Here is how it looks when run on my Machine Typography #ptpx project:

Other changes

Note: This is the last version of vpype to support Python 3.7.

It’s the year of the walrus for vpype! 🦭

  • Added pagerotate command, to rotate the page layout (including geometries) by 90 degrees (#404)

This command is useful for plotters without native support for both portrait and landscape orientations. Your plotter support only, say, landscape orientation and you want to plot a portrait-oriented file? This pipeline does the trick:

$ vpype read portrait_input.svg pagerotate wrote landscape_output.svg

  • Added --keep option to the ldelete command (to delete all layers but those specified) (#383)

There was formerly no way to delete all layers but one. The new --keep option fills this gap.

  • Pinned poetry-core to 1.0.8 to enable editable installs (#410)

Poetry finally supports editable installs thanks to PEP 660 🎉

This change is relevant when developing jointly on vpype and another project that depends on it (e.g. vsketch, or some plug-in). In such cases, vpype can now be installed in editable mode from a local checkout. Modifications made to it will immediately be available to the dependent project:

$ cd my-plugin
$ source venv/bin/activate
$ git clone https://github.com/abey79/vpype ../vpype
$ pip install -e ../vpype

  • Fixed an issue with the random command when using non-square area (#395)

That’s a two-year-old bug I can’t believe I hadn’t seen before 🙄 (I use random a lot when testing out stuff during development.)

  • Renamed the bundled config file to vpype_config.toml (#359)

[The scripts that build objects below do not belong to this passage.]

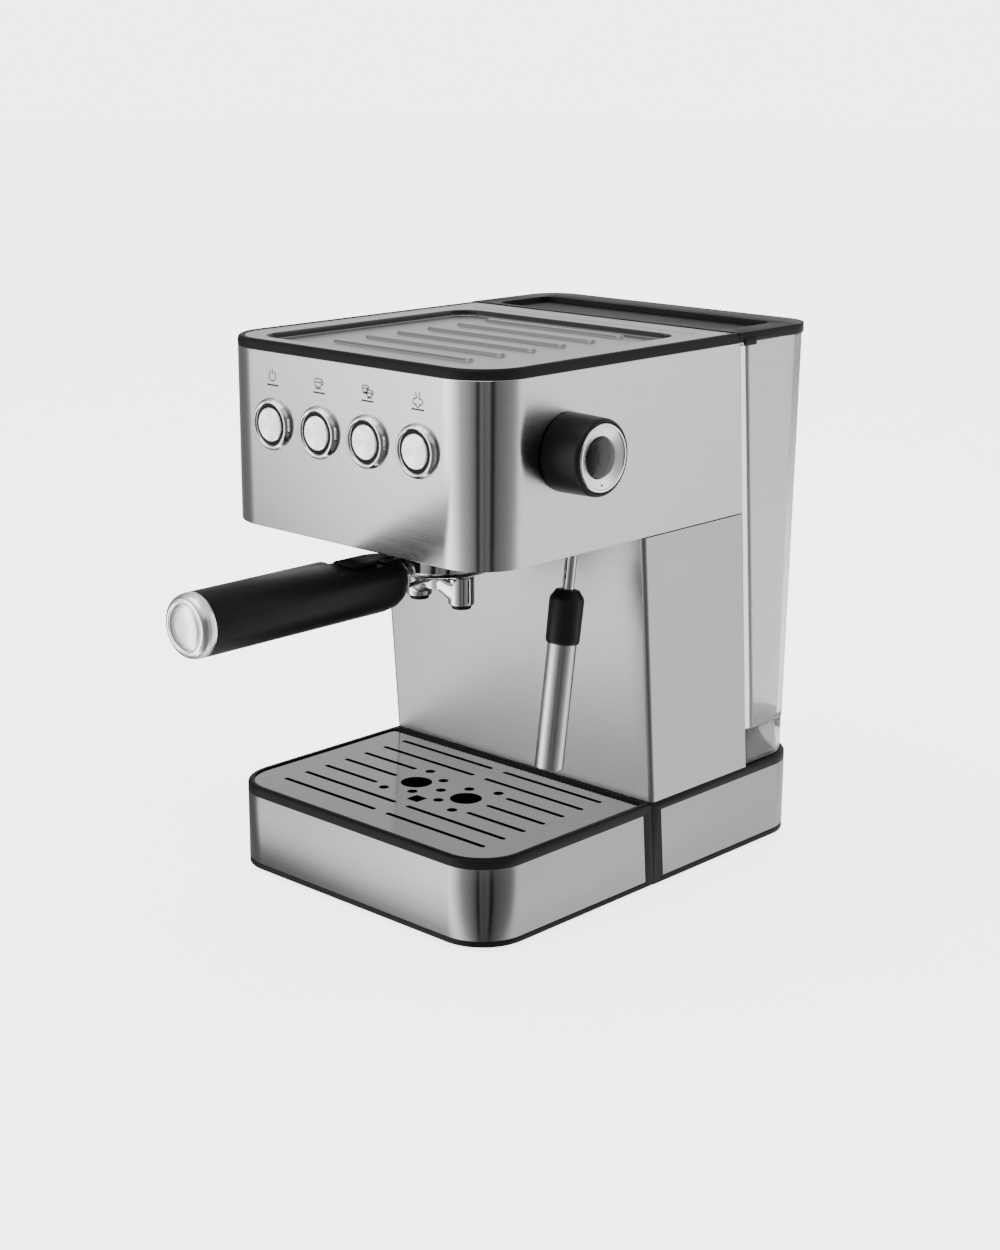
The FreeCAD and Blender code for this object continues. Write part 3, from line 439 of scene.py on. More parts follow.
def repeat_tree():
    """Copies of one piece at even steps along a line, made solid in one material."""
    tree, given = new_tree("copies in a row", {
        "Count": "NodeSocketInt", "Start": "NodeSocketVector", "Step": "NodeSocketVector",
        "Piece": "NodeSocketObject", "Finish": "NodeSocketMaterial"})
    row = add(tree, "GeometryNodeMeshLine", {
        "Count": given["Count"], "Start Location": given["Start"], "Offset": given["Step"]}, mode="OFFSET")
    piece = add(tree, "GeometryNodeObjectInfo", {"Object": given["Piece"]})
    placed = add(tree, "GeometryNodeInstanceOnPoints", {
        "Points": row.outputs["Mesh"], "Instance": piece.outputs["Geometry"]})
    solid = add(tree, "GeometryNodeRealizeInstances", {"Geometry": placed.outputs["Instances"]})
    finished = add(tree, "GeometryNodeSetMaterial", {
        "Geometry": solid.outputs["Geometry"], "Material": given["Finish"]})
    add(tree, "NodeGroupOutput", {"Geometry": finished.outputs["Geometry"]})
    return tree


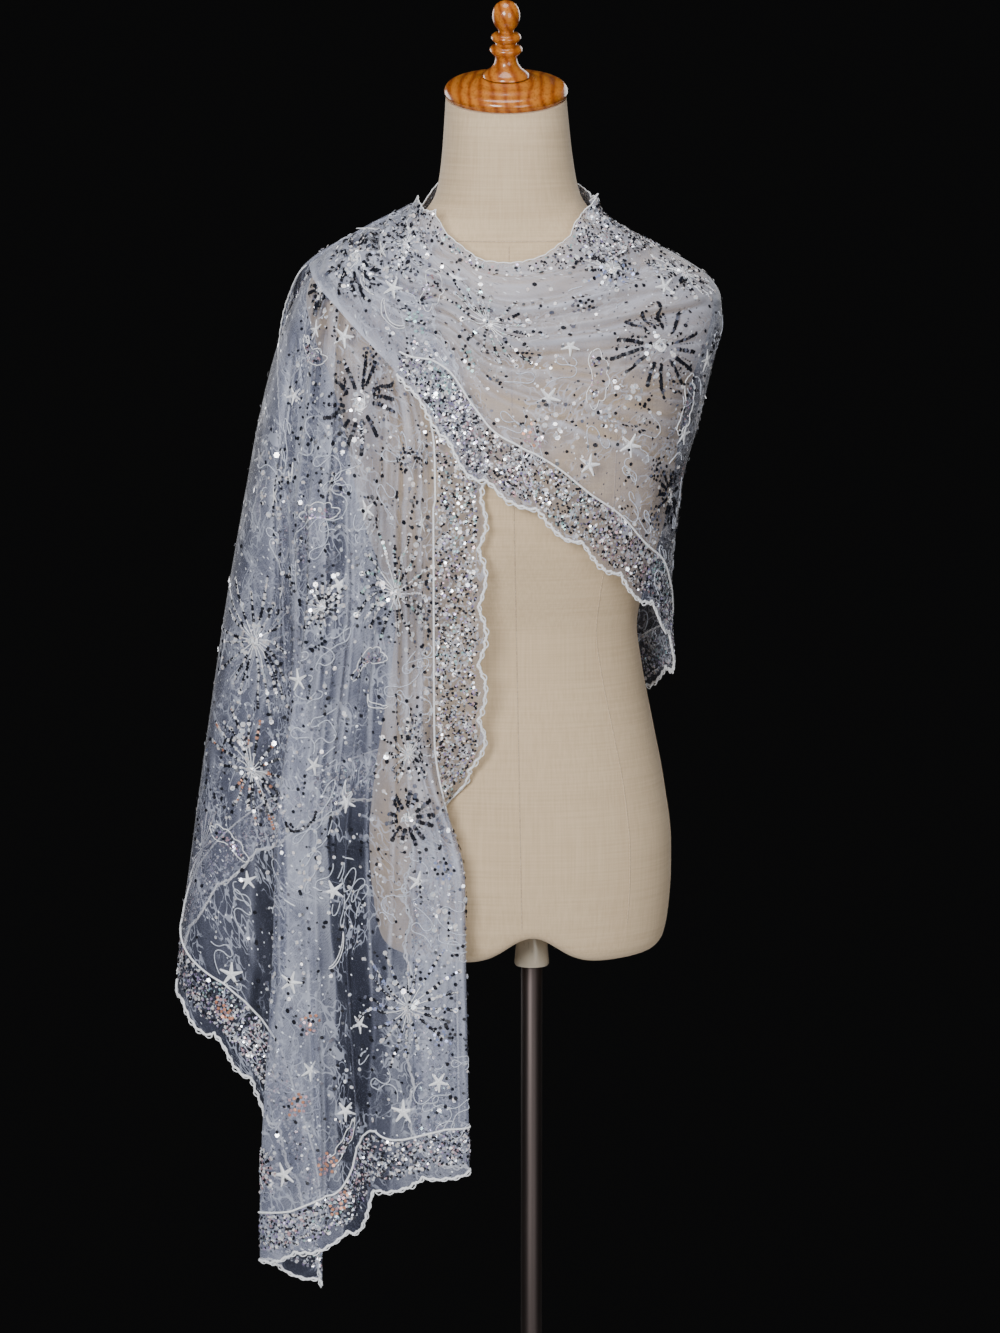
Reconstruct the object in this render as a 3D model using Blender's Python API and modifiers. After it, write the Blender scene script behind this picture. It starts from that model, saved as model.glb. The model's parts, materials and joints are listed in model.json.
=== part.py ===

This is the config file bundled with vpype. It used to be called hpgl_devices.toml, but now it also contains the build-in configurations of the new pens command (cmyk and rgb). The old name didn’t make sense anymore.

API changes:

  • Moved all CLI-related APIs from vpype to vpype_cli (#388)
  • Updated the block processor API (breaking change) (#395)

This release comes with scores of changes at the API level (to many to list here). Two of these changes deserve a note though.

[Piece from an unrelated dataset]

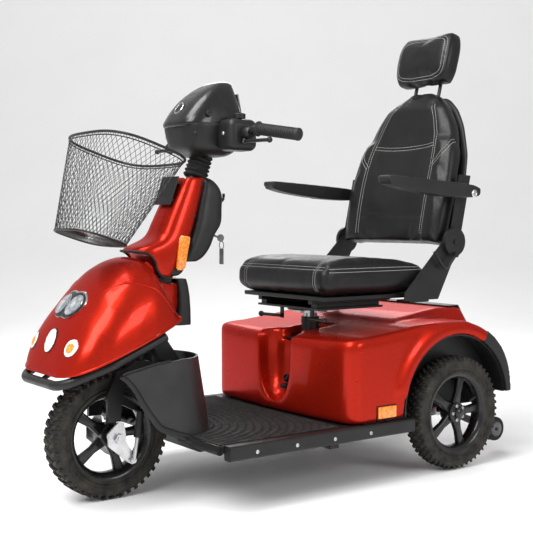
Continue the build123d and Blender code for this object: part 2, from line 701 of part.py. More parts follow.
def make_seat_post():
    post = Pos(0, POST_Y, (SEAT_BASE_Z - 52 + 210) / 2) * Cylinder(POST_R, SEAT_BASE_Z - 52 - 210)
    flange = Pos(0, POST_Y, SEAT_BASE_Z - 56) * Cylinder(52, 8)
    return post + flange


def make_turntable():
    low = SEAT_BASE_Z - 52 + 0.3
    disc = Pos(0, POST_Y, low + 4) * Cylinder(70, 8)
    plate = block((-150, 150), (CUSHION_FRONT + 45, CUSHION_FRONT + 300), (low + 8, low + 14))
    for x in (-LEVER_X, LEVER_X):
        plate += block((x - 7, x + 7), (LEVER_Y + 6, LEVER_Y + 11), (LEVER_Z - 8, low + 9))
        plate += Pos(x, LEVER_Y + 1, LEVER_Z) * Rot(90, 0, 0) * Cylinder(2, 12)
    return disc + plate


def make_slide_rail(side, upper):
    low = SEAT_BASE_Z - 52 + 0.3 + 14
    x = side * 125
    if upper:
        return block((x - 9, x + 9), (CUSHION_FRONT + 35, CUSHION_FRONT + 345), (low + 12.3, low + 24))
    return block((x - 13, x + 13), (CUSHION_FRONT + 50, CUSHION_FRONT + 295), (low, low + 12))


def make_seat_pan():
    top = SEAT_BASE_Z - GAP
    low = SEAT_BASE_Z - 52 + 0.3 + 14 + 24
    pan = block((-205, 205), (CUSHION_FRONT + 30, CUSHION_FRONT + 425), (low, top), 3)
    return pan


def make_cushion():
    z = SEAT_BASE_Z
    cushion = block((-CUSHION_HALF_W, CUSHION_HALF_W), (CUSHION_FRONT, CUSHION_FRONT + CUSHION_DEPTH),
                    (z, z + CUSHION_T), 26)
    return cushion


def make_recline_bracket(side):
    """Seat side plate with a diagonal stay up to the recline pivot."""
    x = CUSHION_HALF_W + 3
    y0, z0 = CUSHION_FRONT, SEAT_BASE_Z
    plate = side_profile([(y0 + 300, z0 - 20), (y0 + 300, z0 + 2), (RECLINE_Y - 26, RECLINE_Z + 16),
                          (RECLINE_Y + 20, RECLINE_Z + 20), (RECLINE_Y + 22, RECLINE_Z - 24),
                          (y0 + 440, z0 - 20)], x, x + 4)
    plate += block((190, x + 4), (y0 + 320, y0 + 400), (z0 - 26, z0 - 20 + GAP))
    plate += x_disc(x + 1, x + 20, RECLINE_Y, RECLINE_Z, RECLINE_PIN_R)
    return plate if side > 0 else mirrored(plate)


def back_line(height, ahead=0.0):
    """A point of the backrest's middle plane at a height above the recline pivot."""
    lean = radians(BACK_LEAN)
    y = RECLINE_Y + 4 + height * sin(lean) - ahead * cos(lean)
    return (y, RECLINE_Z + height * cos(lean) + ahead * sin(lean))


def make_backrest_arm(side):
    """Hinge cover and the flat bar that runs up the side of the backrest."""
    x = CUSHION_HALF_W + 7.5
    cover = x_disc(x, x + 12, RECLINE_Y, RECLINE_Z, 44)
    bar = side_profile([(RECLINE_Y - 20, RECLINE_Z), (RECLINE_Y + 26, RECLINE_Z - 6),
                        (ARM_PIVOT_Y + 42, ARM_PIVOT_Z + 60),
                        (ARM_PIVOT_Y - 6, ARM_PIVOT_Z + 62), (ARM_PIVOT_Y - 20, ARM_PIVOT_Z)], x, x + 4)
    arm = cover + bar
    arm -= x_disc(x - 20, x + 30, RECLINE_Y, RECLINE_Z, RECLINE_PIN_R + RUN_FIT)
    arm += x_disc(x + 2, ARM_X + 22, ARM_PIVOT_Y, ARM_PIVOT_Z, ARM_PIN_R)
    return arm if side > 0 else mirrored(arm)


def make_backrest_pad():
    front = [(5, 45), (150, 50), (330, 48), (470, 40), (500, 10)]
    back = [(500, -18), (330, -20), (90, -22), (0, -14)]
    outline = [back_line(height, ahead) for height, ahead in front + back]
    pad = side_profile(outline, -CUSHION_HALF_W, CUSHION_HALF_W, 8)
    for side in (-1, 1):
        pad -= lean_rod(side * 55, 425, 560, -8, HEADREST_POST_R + 0.4)
    lean_plane = Plane(origin=(0, *back_line(0)), x_dir=(1, 0, 0),
                       z_dir=(0, -cos(radians(BACK_LEAN)), sin(radians(BACK_LEAN))))
    top_points = [(240, -40), (240, 180), (228, 290), (180, 400), (110, 478), (0, 510)]
    left = [(-x, z) for x, z in reversed(top_points[:-1])]
    shape = extrude(lean_plane * Polygon(*top_points, *left, align=None), 120, both=True)
    return pad & shape


def make_backrest_shell():
    lean_plane = Plane(origin=(0, *back_line(0)), x_dir=(1, 0, 0),
                       z_dir=(0, -cos(radians(BACK_LEAN)), sin(radians(BACK_LEAN))))
    points = [(232, 20), (232, 180), (220, 285), (174, 392), (104, 468), (0, 496)]
    left = [(-x, z) for x, z in reversed(points)]
    plate = extrude(lean_plane * Polygon(*points, *left[1:], align=None), 90, both=True)
    outline = [back_line(height, ahead) for height, ahead in
               [(20, -23), (90, -23), (330, -23), (492, -23), (470, -42), (330, -52), (60, -48), (20, -36)]]
    return plate & side_profile(outline, -CUSHION_HALF_W, CUSHION_HALF_W)


def lean_rod(x, low, high, ahead, radius):
    """A round bar along the backrest's lean."""
    return rod(Vector(x, *back_line(low, ahead)), Vector(x, *back_line(high, ahead)), radius)


def make_headrest_posts():
    return [lean_rod(side * 55, 430, 540, -8, HEADREST_POST_R) for side in (-1, 1)]


def make_headrest_pad():
    corners = [(524, 62), (700, 52), (700, -24), (560, -34), (524, -20)]
    outline = [back_line(height, ahead) for height, ahead in corners]
    pad = side_profile(outline, -130, 130, 18)
    for side in (-1, 1):
        pad -= lean_rod(side * 55, 500, 541, -8, HEADREST_POST_R + 0.1)
    return pad


def make_armrest(side):
    x = side * ARM_X
    y0, z0 = ARM_TIP_Y, ARM_PIVOT_Z
    outline = [(y0, z0 + 40), (y0 + 2, z0 + 48), (y0 + 345, z0 + 27), (y0 + 384, z0 + 20),
               (y0 + 376, z0 + 8), (y0 + 350, z0 - 2), (y0 + 185, z0 + 10), (y0 + 40, z0 + 14)]
    arm = side_profile(outline, x - ARM_W / 2, x + ARM_W / 2)
    arm += x_disc(x - 16, x + 16, ARM_PIVOT_Y, ARM_PIVOT_Z, 19)
    return arm - x_disc(x - 60, x + 60, ARM_PIVOT_Y, ARM_PIVOT_Z, ARM_PIN_R + RUN_FIT)


def make_recline_lever():
    x = CUSHION_HALF_W + 22
    lever = bent_bar([(x + 3, RECLINE_Y - 4, RECLINE_Z - 40), (x + 3, RECLINE_Y - 48, RECLINE_Z - 88),
                      (x + 3, RECLINE_Y - 96, RECLINE_Z - 30)], 5, 20)
    return lever + x_disc(x - 1, x + 9, RECLINE_Y - 4, RECLINE_Z - 40, 8)


def make_seat_lever(side):
    """A short rod under the seat, hinged on its lug, with a round end."""
    start = Vector(LEVER_X - 7, LEVER_Y, LEVER_Z)
    end = Vector(LEVER_END_X, LEVER_Y - 12, LEVER_Z)
    lever = rod(start, end, 5) + Pos(*end) * Sphere(9)
    lever -= Pos(LEVER_X, LEVER_Y, LEVER_Z) * Rot(90, 0, 0) * Cylinder(2 + RUN_FIT, 20)
    return lever if side > 0 else mirrored(lever)


# ---- Write every node --------------------------------------------------------------------
def main():
    os.makedirs("parts", exist_ok=True)
    nodes = build_nodes()
    for name, solids in nodes.items():
        save(name, *(solids if isinstance(solids, (list, tuple)) else [solids]))


def build_nodes():
    rear_x = TRACK / 2
    key_barrel, key = make_key()
    nodes = {
        "chassis_frame": make_chassis_frame(),
        "side_rails": pair(make_side_rail()),
        "floor_pan": make_floor_pan(),
        "floor_mat": make_floor_mat(),
        "leg_shield": make_leg_shield(),
        "body_shell": make_body_shell(),
        "rear_panel": make_rear_panel(),
        "mudguards": [make_mudguard(side) for side in (-1, 1)],
        "tail_lights": [make_tail_light(side) for side in (-1, 1)],
        "side_reflectors": pair(make_side_reflector()),
        "batteries": [make_battery(side) for side in (-1, 1)],
        "controller": make_controller(),
        "transaxle": make_transaxle(),
        "antitip_bracket": make_antitip_bracket(),
        "fork": make_fork(),
        "axle_carriers": [*make_axle_carriers(), make_front_axle()],
        "nose_fender": make_nose_fender(),
        "headlight_housing": make_headlight_housing(),
        "headlight_lenses": [make_headlight_lens(side) for side in (-1, 1)],
        "nose_lamps": [make_nose_lamp(x, z, wide, high) for x, z, wide, high in NOSE_LAMPS],
        "bumper_bar": make_bumper_bar(),
        "neck_cover": make_neck_cover(),
        "tilt_bracket": make_tilt_bracket(),
        "front_tyre": make_tyre(FRONT_TYRE_W, 0, 0),
        "front_rim": make_rim(FRONT_TYRE_W, 0, 0, AXLE_R + RUN_FIT, 12),
        "tiller_column": make_tiller_column(),
        "tiller_cover": make_tiller_cover(),
        "tiller_rear_cover": [make_tiller_rear_cover(), key_barrel],
        "tiller_reflectors": pair(make_tiller_reflector()),
        "steering_boot": make_boot(),
        "console_head": make_console_head(),
        "handlebar": make_handlebar(),
        "grips": pair(make_grip()),
        "throttle_lever": make_lever(1),
        "brake_lever": make_lever(-1),
        "speed_dial": make_speed_dial(),
        "horn_button": make_button(-130, 346, 1027, 10),
        "ignition_key": [key, make_key_ring()],
        "basket": make_basket(),
        "seat_post": make_seat_post(),
        "seat_turntable": [make_turntable(), *(make_slide_rail(side, False) for side in (-1, 1))],
        "seat_pan": [make_seat_pan(), *(make_slide_rail(side, True) for side in (-1, 1))],
        "seat_cushion": make_cushion(),
        "recline_brackets": [make_recline_bracket(side) for side in (-1, 1)],
        "backrest_arms": [make_backrest_arm(side) for side in (-1, 1)],
        "backrest_pad": make_backrest_pad(),
        "backrest_shell": make_backrest_shell(),
        "headrest_posts": make_headrest_posts(),
        "headrest_pad": make_headrest_pad(),
        "recline_lever": make_recline_lever(),
        "swivel_lever": make_seat_lever(1),
        "slide_lever": make_seat_lever(-1),
    }
    for name, side in (("left", 1), ("right", -1)):
        nodes[f"rear_tyre_{name}"] = make_tyre(REAR_TYRE_W, side * rear_x, REAR_AXLE_Y)
        rim = make_rim(REAR_TYRE_W, side * rear_x, REAR_AXLE_Y, REAR_AXLE_R, side * 14)
        nodes[f"rear_rim_{name}"] = [rim, make_rear_shaft(side)]
        nodes[f"antitip_wheel_{name}"] = make_antitip_wheel(side)
        nodes[f"armrest_{name}"] = make_armrest(side)
    return nodes


main()
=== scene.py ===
from math import cos, pi, radians, sin, sqrt

import bmesh
import bpy
import numpy as np
from mathutils import Matrix, Vector
from mathutils.bvhtree import BVHTree


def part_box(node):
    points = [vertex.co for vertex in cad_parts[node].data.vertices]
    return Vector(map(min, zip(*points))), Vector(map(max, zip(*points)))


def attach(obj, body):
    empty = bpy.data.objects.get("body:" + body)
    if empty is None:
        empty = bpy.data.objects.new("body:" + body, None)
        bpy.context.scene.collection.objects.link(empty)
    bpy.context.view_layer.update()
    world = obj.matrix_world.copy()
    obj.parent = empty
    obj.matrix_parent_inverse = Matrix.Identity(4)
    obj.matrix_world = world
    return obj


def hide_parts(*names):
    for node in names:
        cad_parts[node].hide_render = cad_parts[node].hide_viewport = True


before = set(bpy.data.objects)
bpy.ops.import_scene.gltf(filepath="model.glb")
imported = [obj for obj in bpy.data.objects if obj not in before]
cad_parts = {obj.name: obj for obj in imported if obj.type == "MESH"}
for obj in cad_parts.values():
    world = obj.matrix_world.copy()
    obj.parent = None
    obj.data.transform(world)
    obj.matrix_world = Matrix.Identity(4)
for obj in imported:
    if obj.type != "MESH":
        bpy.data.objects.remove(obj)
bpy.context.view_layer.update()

MM = 0.001


def middle(node):
    low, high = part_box(node)
    return (Vector(low) + Vector(high)) / 2


FRONT_AXLE = middle("front_tyre")
REAR_AXLE = middle("rear_tyre_left")
WHEEL_R = FRONT_AXLE.z
AXLE_Y = FRONT_AXLE.y
REAR_Y = (REAR_AXLE.y - AXLE_Y) / MM
REAR_X = REAR_AXLE.x / MM
RAKE = radians(20)
LEAN = radians(14)
CAMERA_AZIMUTH = radians(53.865)
CAMERA_PITCH = radians(2.53)
SIDES = ((1, "left"), (-1, "right"))
ACROSS = (1, 0, 0)
BLOCK_FACES = [(0, 1, 3, 2), (4, 6, 7, 5), (0, 4, 5, 1), (2, 3, 7, 6), (0, 2, 6, 4), (1, 5, 7, 3)]


def at(x, y, z):
    """A point given in millimetres, with y from the front axle."""
    return Vector((x * MM, AXLE_Y + y * MM, z * MM))


# ---- Camera ------------------------------------------------------------------------------
def make_camera():
    data = bpy.data.cameras.new("camera")
    data.lens = 68.5
    data.sensor_width = 36
    camera = bpy.data.objects.new("camera", data)
    bpy.context.collection.objects.link(camera)
    camera.location = Vector((2.445, AXLE_Y - 1.252, 0.743))
    camera.rotation_euler = (pi / 2 - CAMERA_PITCH, 0, CAMERA_AZIMUTH)
    bpy.context.scene.camera = camera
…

First, a fair amount of infrastructure used by the vpype CLI (e.g. the @generator decorator and friends) used to reside in the vpype package instead of vpype_cli. This is not ideal for many reasons and I’m moving away from it. vpype should be a “pure” library, whereas vpype_cli should contain everything needed for its CLI (and for plug-ins). These are not yet breaking changes but will generate deprecation warnings with most plug-ins. I will ensure that they are fixed ASAP.

Secondly, as part of the block processor overhaul, the @block_processor decorator had breaking changes without backward-compatible deprecation. I am not aware of any third-party code actually using it, so this shouldn’t cause any issue.

What’s next?

Congrats if you got this far! 😲🏆

I hope you’ll enjoy vpype 1.9 as much as I sweated preparing it. 😅

Feedback is welcome, via discussions for support/suggestions or issues for bugs. As always, I hang out on the drawingbots.net’s Discord server and am available for a chat.

Contributions are most welcome too, and the documentation is one area where help is always beneficial. I’ve gathered a few ideas of what can be done here.

To conclude, here are my probable areas of focus for the coming weeks/months:

  • Given the scope of this release, I’m expecting to deal with increased user support and a few kirks and bugs to address. I’ll be available for this in the short term.
  • Property-related stuff must be ported to vsketch, including a nice API to set layer name, color, pen-width, etc.
  • The next big topic for vpype is its UX. At least, I want to improve the look and usability of the integrated help (using the brand new rich-click project), and add some visual feedback during execution.
  • With support for Python 3.7 dropped, compatibility with Python 3.10 is now on the menu.